┌──
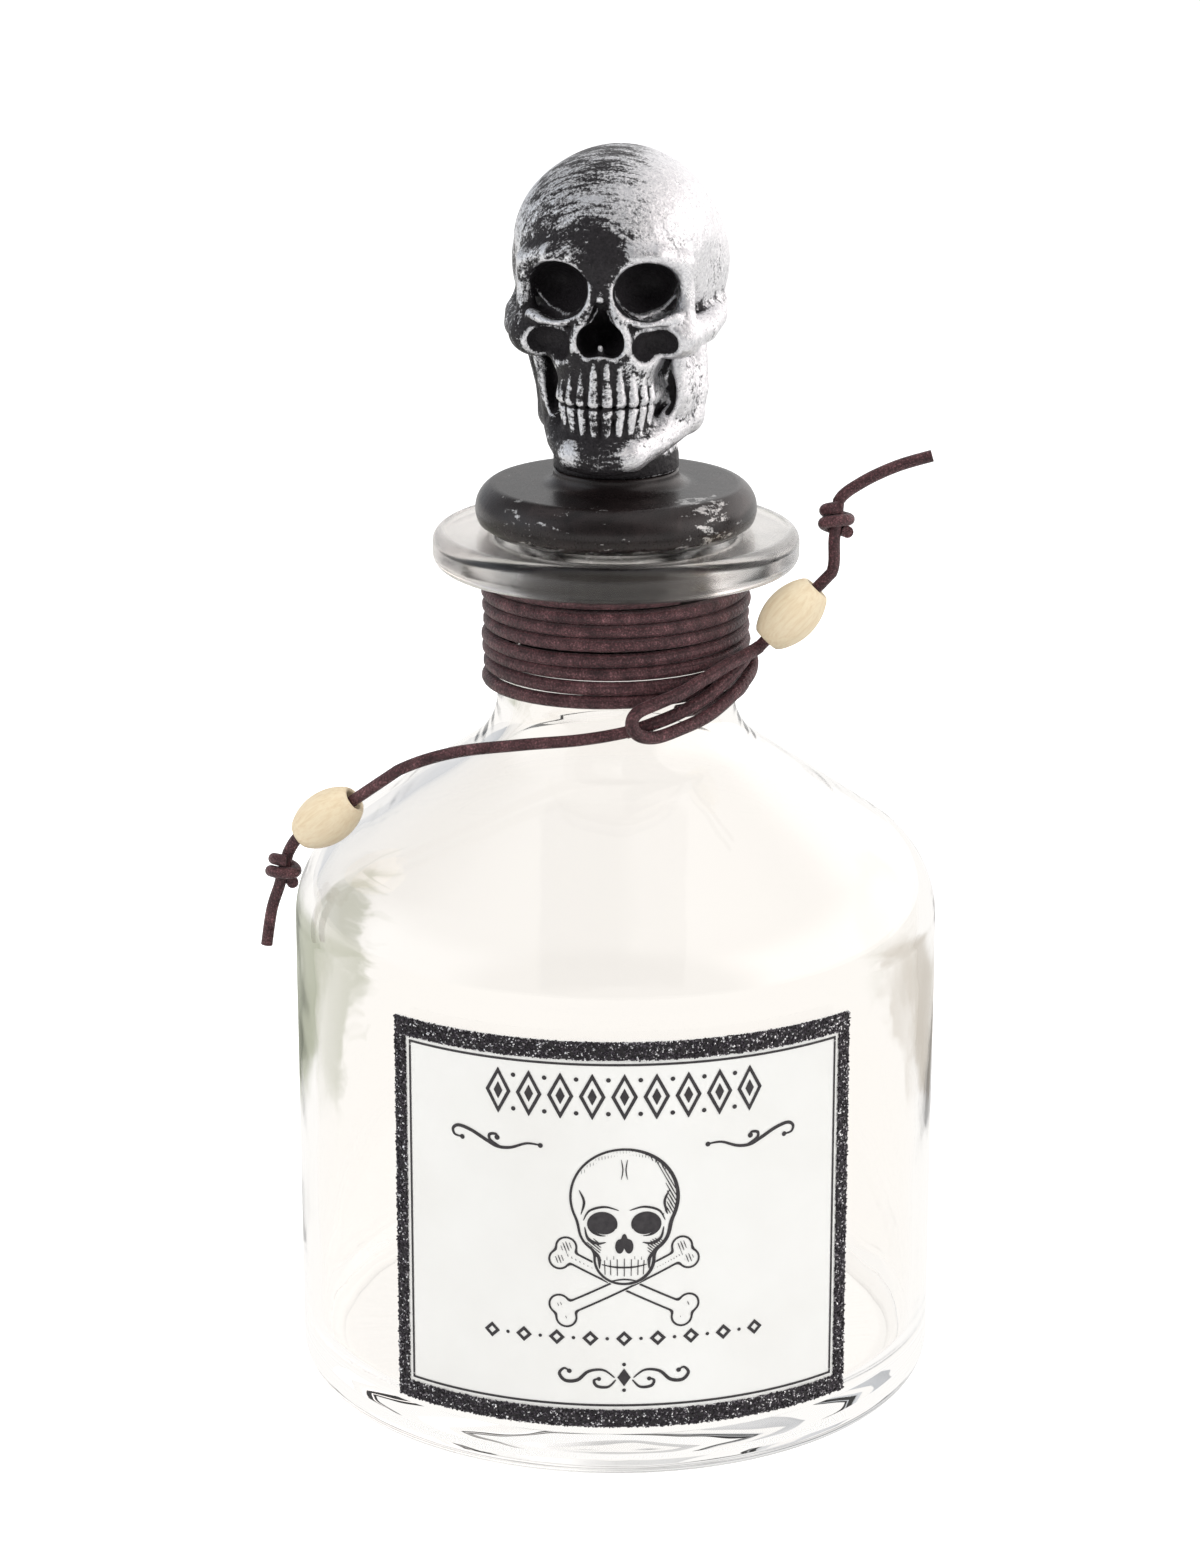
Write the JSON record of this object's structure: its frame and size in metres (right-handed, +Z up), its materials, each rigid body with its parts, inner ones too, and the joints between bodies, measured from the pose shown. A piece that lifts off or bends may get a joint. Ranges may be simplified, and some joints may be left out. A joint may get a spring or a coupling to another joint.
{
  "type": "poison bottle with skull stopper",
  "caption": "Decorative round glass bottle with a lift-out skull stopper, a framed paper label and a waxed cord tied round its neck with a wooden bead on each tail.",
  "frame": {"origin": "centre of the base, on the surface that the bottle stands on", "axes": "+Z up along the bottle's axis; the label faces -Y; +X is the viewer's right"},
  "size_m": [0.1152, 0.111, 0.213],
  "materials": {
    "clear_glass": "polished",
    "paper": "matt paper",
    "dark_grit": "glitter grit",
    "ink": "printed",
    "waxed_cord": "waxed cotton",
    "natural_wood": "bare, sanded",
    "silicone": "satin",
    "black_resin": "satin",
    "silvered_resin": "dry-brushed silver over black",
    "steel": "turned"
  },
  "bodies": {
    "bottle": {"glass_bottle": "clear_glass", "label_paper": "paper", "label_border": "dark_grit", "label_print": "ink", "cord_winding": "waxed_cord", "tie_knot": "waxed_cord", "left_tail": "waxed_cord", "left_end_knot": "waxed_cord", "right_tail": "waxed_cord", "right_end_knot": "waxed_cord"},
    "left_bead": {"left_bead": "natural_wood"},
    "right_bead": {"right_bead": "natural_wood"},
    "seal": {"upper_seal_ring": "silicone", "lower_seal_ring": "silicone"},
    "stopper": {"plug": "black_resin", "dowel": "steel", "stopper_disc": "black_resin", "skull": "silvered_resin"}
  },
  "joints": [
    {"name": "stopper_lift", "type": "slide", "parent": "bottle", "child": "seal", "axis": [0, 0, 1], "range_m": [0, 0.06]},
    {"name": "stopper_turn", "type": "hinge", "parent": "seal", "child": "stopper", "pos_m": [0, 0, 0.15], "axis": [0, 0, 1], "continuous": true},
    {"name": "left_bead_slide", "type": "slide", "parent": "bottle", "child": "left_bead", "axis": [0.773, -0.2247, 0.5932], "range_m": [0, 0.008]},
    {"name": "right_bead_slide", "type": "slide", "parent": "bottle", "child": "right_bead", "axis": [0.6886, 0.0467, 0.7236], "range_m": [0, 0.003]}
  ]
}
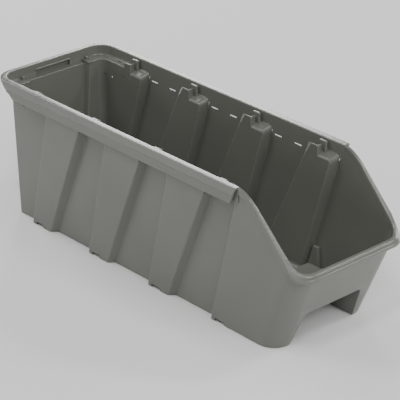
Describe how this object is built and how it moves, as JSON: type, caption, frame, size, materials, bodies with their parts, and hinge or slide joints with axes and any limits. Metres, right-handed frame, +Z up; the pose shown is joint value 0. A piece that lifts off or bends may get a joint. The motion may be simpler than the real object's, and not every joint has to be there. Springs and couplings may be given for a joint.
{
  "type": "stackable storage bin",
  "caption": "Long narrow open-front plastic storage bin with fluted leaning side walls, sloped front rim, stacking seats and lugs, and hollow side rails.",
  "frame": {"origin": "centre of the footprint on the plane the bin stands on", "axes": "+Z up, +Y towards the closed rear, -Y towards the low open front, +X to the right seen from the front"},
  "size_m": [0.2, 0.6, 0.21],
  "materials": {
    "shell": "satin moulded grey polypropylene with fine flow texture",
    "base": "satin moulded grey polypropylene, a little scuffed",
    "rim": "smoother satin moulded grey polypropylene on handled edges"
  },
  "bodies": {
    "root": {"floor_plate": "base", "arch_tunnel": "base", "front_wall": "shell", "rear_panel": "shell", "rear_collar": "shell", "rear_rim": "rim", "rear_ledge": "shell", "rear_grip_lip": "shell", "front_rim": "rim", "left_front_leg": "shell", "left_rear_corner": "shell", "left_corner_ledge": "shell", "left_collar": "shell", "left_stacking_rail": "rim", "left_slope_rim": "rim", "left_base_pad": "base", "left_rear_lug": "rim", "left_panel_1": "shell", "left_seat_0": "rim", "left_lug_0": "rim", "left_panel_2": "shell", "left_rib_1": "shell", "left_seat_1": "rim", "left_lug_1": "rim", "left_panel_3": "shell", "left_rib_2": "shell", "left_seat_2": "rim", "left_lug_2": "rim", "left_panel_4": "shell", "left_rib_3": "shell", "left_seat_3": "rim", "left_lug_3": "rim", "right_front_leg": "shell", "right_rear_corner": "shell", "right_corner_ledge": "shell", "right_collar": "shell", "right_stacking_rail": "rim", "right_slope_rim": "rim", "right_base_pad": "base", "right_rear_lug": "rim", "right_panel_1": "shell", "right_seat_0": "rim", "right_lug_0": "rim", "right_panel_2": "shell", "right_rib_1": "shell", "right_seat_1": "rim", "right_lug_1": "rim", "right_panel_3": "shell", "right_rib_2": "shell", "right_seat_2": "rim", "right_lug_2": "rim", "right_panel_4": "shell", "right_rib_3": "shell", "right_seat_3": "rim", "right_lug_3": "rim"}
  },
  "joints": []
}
└──
Would you reproduce all the entries exactly?

#### Result:
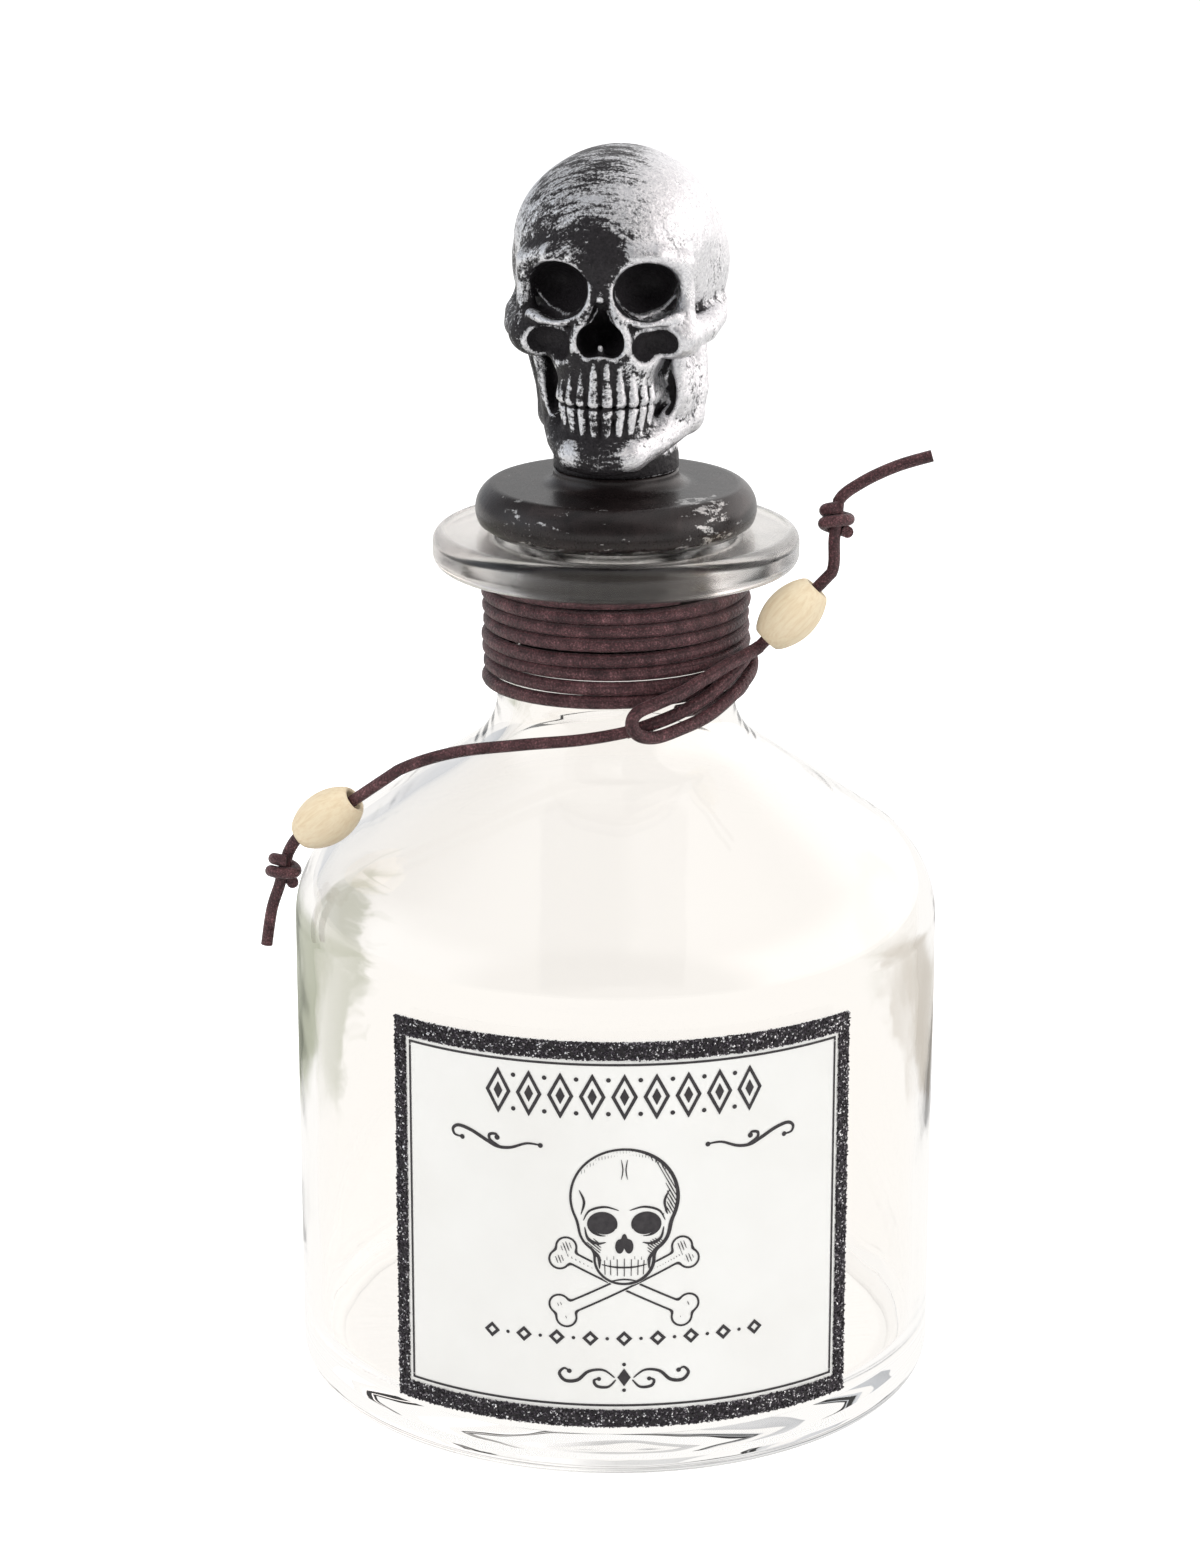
Write the JSON record of this object's structure: its frame and size in metres (right-handed, +Z up), its materials, each rigid body with its parts, inner ones too, and the joints between bodies, measured from the pose shown. A piece that lifts off or bends may get a joint. Ranges may be simplified, and some joints may be left out. A joint may get a spring or a coupling to another joint.
{
  "type": "poison bottle with skull stopper",
  "caption": "Decorative round glass bottle with a lift-out skull stopper, a framed paper label and a waxed cord tied round its neck with a wooden bead on each tail.",
  "frame": {"origin": "centre of the base, on the surface that the bottle stands on", "axes": "+Z up along the bottle's axis; the label faces -Y; +X is the viewer's right"},
  "size_m": [0.1152, 0.111, 0.213],
  "materials": {
    "clear_glass": "polished",
    "paper": "matt paper",
    "dark_grit": "glitter grit",
    "ink": "printed",
    "waxed_cord": "waxed cotton",
    "natural_wood": "bare, sanded",
    "silicone": "satin",
    "black_resin": "satin",
    "silvered_resin": "dry-brushed silver over black",
    "steel": "turned"
  },
  "bodies": {
    "bottle": {"glass_bottle": "clear_glass", "label_paper": "paper", "label_border": "dark_grit", "label_print": "ink", "cord_winding": "waxed_cord", "tie_knot": "waxed_cord", "left_tail": "waxed_cord", "left_end_knot": "waxed_cord", "right_tail": "waxed_cord", "right_end_knot": "waxed_cord"},
    "left_bead": {"left_bead": "natural_wood"},
    "right_bead": {"right_bead": "natural_wood"},
    "seal": {"upper_seal_ring": "silicone", "lower_seal_ring": "silicone"},
    "stopper": {"plug": "black_resin", "dowel": "steel", "stopper_disc": "black_resin", "skull": "silvered_resin"}
  },
  "joints": [
    {"name": "stopper_lift", "type": "slide", "parent": "bottle", "child": "seal", "axis": [0, 0, 1], "range_m": [0, 0.06]},
    {"name": "stopper_turn", "type": "hinge", "parent": "seal", "child": "stopper", "pos_m": [0, 0, 0.15], "axis": [0, 0, 1], "continuous": true},
    {"name": "left_bead_slide", "type": "slide", "parent": "bottle", "child": "left_bead", "axis": [0.773, -0.2247, 0.5932], "range_m": [0, 0.008]},
    {"name": "right_bead_slide", "type": "slide", "parent": "bottle", "child": "right_bead", "axis": [0.6886, 0.0467, 0.7236], "range_m": [0, 0.003]}
  ]
}
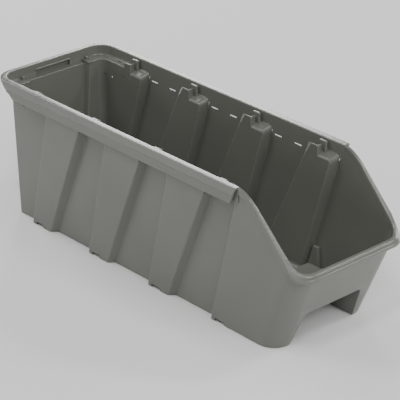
Describe how this object is built and how it moves, as JSON: type, caption, frame, size, materials, bodies with their parts, and hinge or slide joints with axes and any limits. Metres, right-handed frame, +Z up; the pose shown is joint value 0. A piece that lifts off or bends may get a joint. The motion may be simpler than the real object's, and not every joint has to be there. Springs and couplings may be given for a joint.
{
  "type": "stackable storage bin",
  "caption": "Long narrow open-front plastic storage bin with fluted leaning side walls, sloped front rim, stacking seats and lugs, and hollow side rails.",
  "frame": {"origin": "centre of the footprint on the plane the bin stands on", "axes": "+Z up, +Y towards the closed rear, -Y towards the low open front, +X to the right seen from the front"},
  "size_m": [0.2, 0.6, 0.21],
  "materials": {
    "shell": "satin moulded grey polypropylene with fine flow texture",
    "base": "satin moulded grey polypropylene, a little scuffed",
    "rim": "smoother satin moulded grey polypropylene on handled edges"
  },
  "bodies": {
    "root": {"floor_plate": "base", "arch_tunnel": "base", "front_wall": "shell", "rear_panel": "shell", "rear_collar": "shell", "rear_rim": "rim", "rear_ledge": "shell", "rear_grip_lip": "shell", "front_rim": "rim", "left_front_leg": "shell", "left_rear_corner": "shell", "left_corner_ledge": "shell", "left_collar": "shell", "left_stacking_rail": "rim", "left_slope_rim": "rim", "left_base_pad": "base", "left_rear_lug": "rim", "left_panel_1": "shell", "left_seat_0": "rim", "left_lug_0": "rim", "left_panel_2": "shell", "left_rib_1": "shell", "left_seat_1": "rim", "left_lug_1": "rim", "left_panel_3": "shell", "left_rib_2": "shell", "left_seat_2": "rim", "left_lug_2": "rim", "left_panel_4": "shell", "left_rib_3": "shell", "left_seat_3": "rim", "left_lug_3": "rim", "right_front_leg": "shell", "right_rear_corner": "shell", "right_corner_ledge": "shell", "right_collar": "shell", "right_stacking_rail": "rim", "right_slope_rim": "rim", "right_base_pad": "base", "right_rear_lug": "rim", "right_panel_1": "shell", "right_seat_0": "rim", "right_lug_0": "rim", "right_panel_2": "shell", "right_rib_1": "shell", "right_seat_1": "rim", "right_lug_1": "rim", "right_panel_3": "shell", "right_rib_2": "shell", "right_seat_2": "rim", "right_lug_2": "rim", "right_panel_4": "shell", "right_rib_3": "shell", "right_seat_3": "rim", "right_lug_3": "rim"}
  },
  "joints": []
}